[Parts and joints as JSON]
※

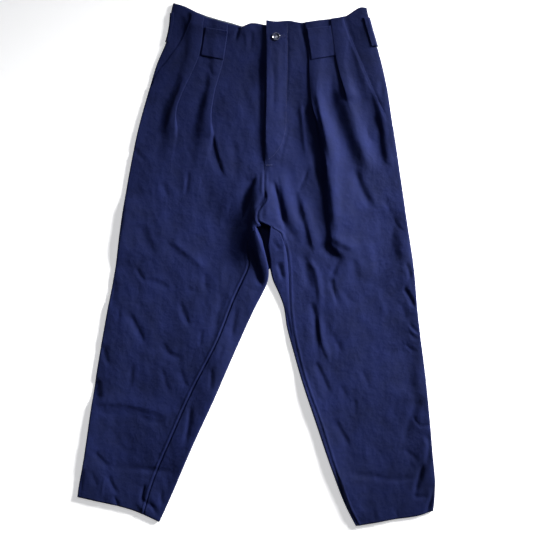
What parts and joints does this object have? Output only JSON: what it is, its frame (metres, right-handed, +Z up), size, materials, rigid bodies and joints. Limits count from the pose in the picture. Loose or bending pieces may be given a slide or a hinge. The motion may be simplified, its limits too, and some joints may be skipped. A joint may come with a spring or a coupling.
{
  "type": "balloon trousers laid out flat",
  "caption": "Pleated balloon trousers laid flat, front upwards, with slanted pockets, wide belt loops and a button at the fly.",
  "frame": {"origin": "on the surface that the trousers lie on, under the middle of their outline", "axes": "+Y towards the waist, +Z up out of the surface, +X towards the wearer's left leg"},
  "size_m": [0.6802, 0.9939, 0.019],
  "materials": {
    "navy_suiting": "matt, finely woven navy suiting",
    "waist_lining": "grey lining, matt",
    "button_resin": "polished dark resin"
  },
  "bodies": {
    "root": {"back_left": "navy_suiting", "back_right": "navy_suiting", "front_left": "navy_suiting", "front_right": "navy_suiting", "pocket_facing_left": "navy_suiting", "pocket_facing_right": "navy_suiting", "belt_loop_front_left": "navy_suiting", "belt_loop_front_right": "navy_suiting", "belt_loop_side_left": "navy_suiting", "belt_loop_side_right": "navy_suiting", "waist_facing_back": "waist_lining", "button": "button_resin"}
  },
  "joints": []
}
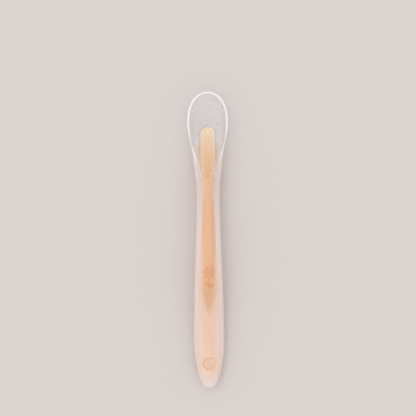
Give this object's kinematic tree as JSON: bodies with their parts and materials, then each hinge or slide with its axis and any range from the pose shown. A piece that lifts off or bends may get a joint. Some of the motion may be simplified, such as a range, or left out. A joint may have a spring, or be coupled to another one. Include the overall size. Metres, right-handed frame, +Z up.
{
  "type": "baby spoon",
  "caption": "Soft feeding spoon for babies: a clear silicone body with a shallow scoop, moulded round a stiff peach plastic core.",
  "frame": {"origin": "middle of the spoon's box on the table plane that it rests on", "axes": "+Y along the spoon towards the bowl's tip, +Z up out of the scoop's mouth, +X across the spoon"},
  "size_m": [0.0216, 0.155, 0.0142],
  "materials": {
    "silicone": "clear silicone rubber, slightly milky, satin",
    "core_plastic": "peach polypropylene, smooth"
  },
  "bodies": {
    "root": {"silicone_body": "silicone", "core": "core_plastic"}
  },
  "joints": []
}
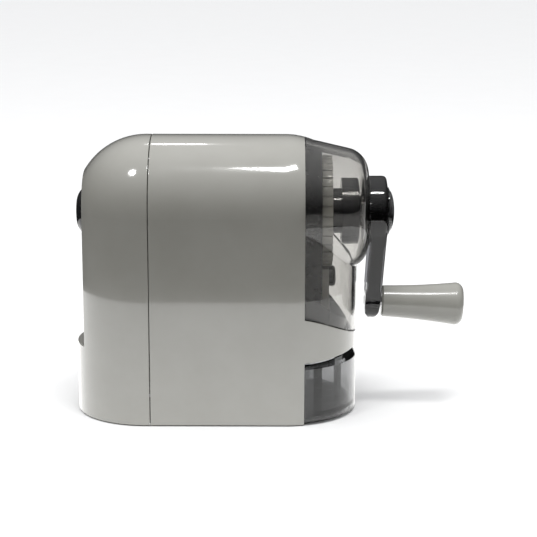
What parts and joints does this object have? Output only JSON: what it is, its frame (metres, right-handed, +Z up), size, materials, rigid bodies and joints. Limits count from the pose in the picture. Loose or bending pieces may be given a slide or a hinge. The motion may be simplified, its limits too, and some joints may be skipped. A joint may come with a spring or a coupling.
{
  "type": "pencil sharpener",
  "caption": "Desk pencil sharpener with a hand crank, a helical cutter inside, a smoked cover and a pull-out shavings drawer.",
  "frame": {"origin": "centre of the rubber pad's underside, on the surface that it stands on", "axes": "+X along the shaft from the pencil's end to the crank, +Z up, +Y completes a right-handed frame"},
  "size_m": [0.1632, 0.06, 0.117],
  "materials": {
    "grey_plastic": "glossy moulded, warm grey",
    "light_grey_plastic": "moulded, light grey",
    "smoked_clear_plastic": "clear, smoked",
    "dark_smoked_plastic": "glossy, dark smoke",
    "black_plastic": "moulded black",
    "rubber": "matt",
    "steel": "bright",
    "cast_zinc": "as cast",
    "tool_steel": "ground and hardened",
    "bronze": "sintered, oiled"
  },
  "bodies": {
    "housing": {"front_shell": "grey_plastic", "main_shell": "grey_plastic", "gear_cover": "smoked_clear_plastic", "base_plate": "black_plastic", "anti_slip_pad": "rubber", "base_screws": "steel", "shell_screws": "steel", "inlet_bezel": "black_plastic", "guide_tube": "black_plastic", "pencil_collet": "steel", "cutter_housing": "black_plastic", "ring_gear": "cast_zinc", "frame_plate": "black_plastic", "frame_screws": "steel", "mounting_collar": "light_grey_plastic", "latch_bracket": "light_grey_plastic", "collar_latch": "dark_smoked_plastic", "bearing_housing": "dark_smoked_plastic", "bearing_bush": "bronze", "chamber_floor": "dark_smoked_plastic", "shavings_chute": "black_plastic", "drawer_rails": "black_plastic"},
    "crank": {"crank_arm": "dark_smoked_plastic", "crank_cap": "dark_smoked_plastic", "crank_screw": "steel", "drive_shaft": "steel", "retaining_clip": "steel", "thrust_washer": "steel", "cutter_carrier": "cast_zinc", "carrier_pin": "steel", "cutter_axle": "steel", "grip_pin": "steel"},
    "cutter": {"helical_cutter": "tool_steel", "cutter_pinion": "tool_steel"},
    "grip": {"crank_grip": "grey_plastic"},
    "drawer": {"shavings_drawer": "smoked_clear_plastic", "drawer_latch": "dark_smoked_plastic"}
  },
  "joints": [
    {"name": "crank_spin", "type": "hinge", "parent": "housing", "child": "crank", "pos_m": [0, 0, 0.085], "axis": [1, 0, 0], "continuous": true},
    {"name": "cutter_spin", "type": "hinge", "parent": "crank", "child": "cutter", "pos_m": [0.018, 0, 0.0911], "axis": [0.9833, 0, -0.1822], "continuous": true},
    {"name": "grip_spin", "type": "hinge", "parent": "crank", "child": "grip", "pos_m": [0.066, 0, 0.0464], "axis": [0.9993, 0, -0.0384], "continuous": true},
    {"name": "drawer_slide", "type": "slide", "parent": "housing", "child": "drawer", "axis": [1, 0, 0], "range_m": [0, 0.085]}
  ],
  "couplings": [
    {"joint": "cutter_spin", "follows": "crank_spin", "ratio": -3.2143}
  ]
}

※

[WRITTEN PROBLEM]:
Copy out the whole listing exactly as written.

[FINISHED TASK]:
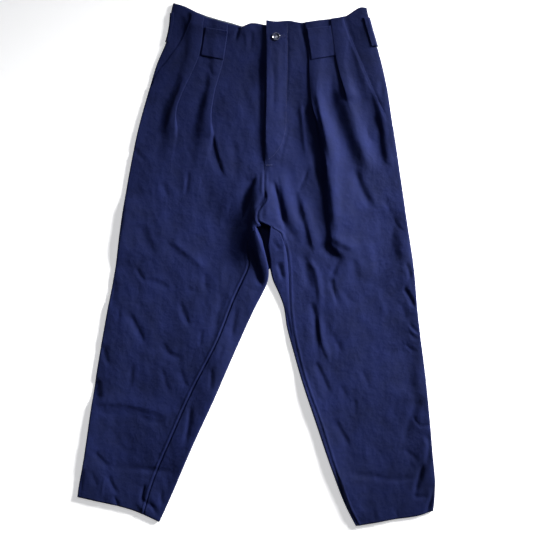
What parts and joints does this object have? Output only JSON: what it is, its frame (metres, right-handed, +Z up), size, materials, rigid bodies and joints. Limits count from the pose in the picture. Loose or bending pieces may be given a slide or a hinge. The motion may be simplified, its limits too, and some joints may be skipped. A joint may come with a spring or a coupling.
{
  "type": "balloon trousers laid out flat",
  "caption": "Pleated balloon trousers laid flat, front upwards, with slanted pockets, wide belt loops and a button at the fly.",
  "frame": {"origin": "on the surface that the trousers lie on, under the middle of their outline", "axes": "+Y towards the waist, +Z up out of the surface, +X towards the wearer's left leg"},
  "size_m": [0.6802, 0.9939, 0.019],
  "materials": {
    "navy_suiting": "matt, finely woven navy suiting",
    "waist_lining": "grey lining, matt",
    "button_resin": "polished dark resin"
  },
  "bodies": {
    "root": {"back_left": "navy_suiting", "back_right": "navy_suiting", "front_left": "navy_suiting", "front_right": "navy_suiting", "pocket_facing_left": "navy_suiting", "pocket_facing_right": "navy_suiting", "belt_loop_front_left": "navy_suiting", "belt_loop_front_right": "navy_suiting", "belt_loop_side_left": "navy_suiting", "belt_loop_side_right": "navy_suiting", "waist_facing_back": "waist_lining", "button": "button_resin"}
  },
  "joints": []
}
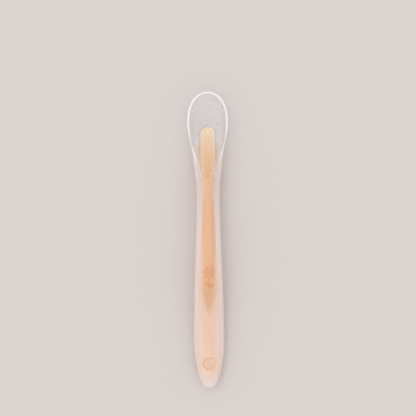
Give this object's kinematic tree as JSON: bodies with their parts and materials, then each hinge or slide with its axis and any range from the pose shown. A piece that lifts off or bends may get a joint. Some of the motion may be simplified, such as a range, or left out. A joint may have a spring, or be coupled to another one. Include the overall size. Metres, right-handed frame, +Z up.
{
  "type": "baby spoon",
  "caption": "Soft feeding spoon for babies: a clear silicone body with a shallow scoop, moulded round a stiff peach plastic core.",
  "frame": {"origin": "middle of the spoon's box on the table plane that it rests on", "axes": "+Y along the spoon towards the bowl's tip, +Z up out of the scoop's mouth, +X across the spoon"},
  "size_m": [0.0216, 0.155, 0.0142],
  "materials": {
    "silicone": "clear silicone rubber, slightly milky, satin",
    "core_plastic": "peach polypropylene, smooth"
  },
  "bodies": {
    "root": {"silicone_body": "silicone", "core": "core_plastic"}
  },
  "joints": []
}
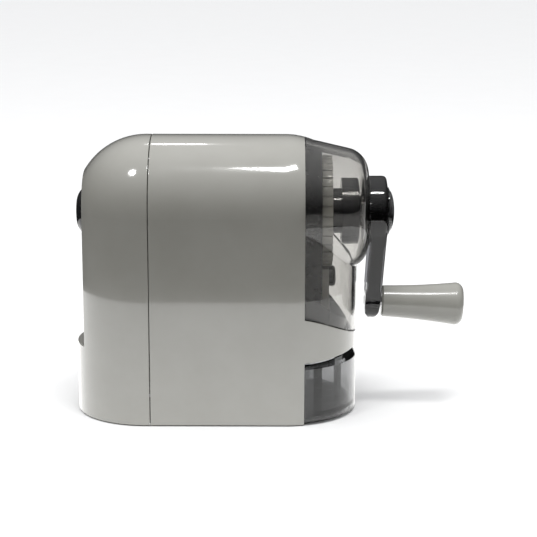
What parts and joints does this object have? Output only JSON: what it is, its frame (metres, right-handed, +Z up), size, materials, rigid bodies and joints. Limits count from the pose in the picture. Loose or bending pieces may be given a slide or a hinge. The motion may be simplified, its limits too, and some joints may be skipped. A joint may come with a spring or a coupling.
{
  "type": "pencil sharpener",
  "caption": "Desk pencil sharpener with a hand crank, a helical cutter inside, a smoked cover and a pull-out shavings drawer.",
  "frame": {"origin": "centre of the rubber pad's underside, on the surface that it stands on", "axes": "+X along the shaft from the pencil's end to the crank, +Z up, +Y completes a right-handed frame"},
  "size_m": [0.1632, 0.06, 0.117],
  "materials": {
    "grey_plastic": "glossy moulded, warm grey",
    "light_grey_plastic": "moulded, light grey",
    "smoked_clear_plastic": "clear, smoked",
    "dark_smoked_plastic": "glossy, dark smoke",
    "black_plastic": "moulded black",
    "rubber": "matt",
    "steel": "bright",
    "cast_zinc": "as cast",
    "tool_steel": "ground and hardened",
    "bronze": "sintered, oiled"
  },
  "bodies": {
    "housing": {"front_shell": "grey_plastic", "main_shell": "grey_plastic", "gear_cover": "smoked_clear_plastic", "base_plate": "black_plastic", "anti_slip_pad": "rubber", "base_screws": "steel", "shell_screws": "steel", "inlet_bezel": "black_plastic", "guide_tube": "black_plastic", "pencil_collet": "steel", "cutter_housing": "black_plastic", "ring_gear": "cast_zinc", "frame_plate": "black_plastic", "frame_screws": "steel", "mounting_collar": "light_grey_plastic", "latch_bracket": "light_grey_plastic", "collar_latch": "dark_smoked_plastic", "bearing_housing": "dark_smoked_plastic", "bearing_bush": "bronze", "chamber_floor": "dark_smoked_plastic", "shavings_chute": "black_plastic", "drawer_rails": "black_plastic"},
    "crank": {"crank_arm": "dark_smoked_plastic", "crank_cap": "dark_smoked_plastic", "crank_screw": "steel", "drive_shaft": "steel", "retaining_clip": "steel", "thrust_washer": "steel", "cutter_carrier": "cast_zinc", "carrier_pin": "steel", "cutter_axle": "steel", "grip_pin": "steel"},
    "cutter": {"helical_cutter": "tool_steel", "cutter_pinion": "tool_steel"},
    "grip": {"crank_grip": "grey_plastic"},
    "drawer": {"shavings_drawer": "smoked_clear_plastic", "drawer_latch": "dark_smoked_plastic"}
  },
  "joints": [
    {"name": "crank_spin", "type": "hinge", "parent": "housing", "child": "crank", "pos_m": [0, 0, 0.085], "axis": [1, 0, 0], "continuous": true},
    {"name": "cutter_spin", "type": "hinge", "parent": "crank", "child": "cutter", "pos_m": [0.018, 0, 0.0911], "axis": [0.9833, 0, -0.1822], "continuous": true},
    {"name": "grip_spin", "type": "hinge", "parent": "crank", "child": "grip", "pos_m": [0.066, 0, 0.0464], "axis": [0.9993, 0, -0.0384], "continuous": true},
    {"name": "drawer_slide", "type": "slide", "parent": "housing", "child": "drawer", "axis": [1, 0, 0], "range_m": [0, 0.085]}
  ],
  "couplings": [
    {"joint": "cutter_spin", "follows": "crank_spin", "ratio": -3.2143}
  ]
}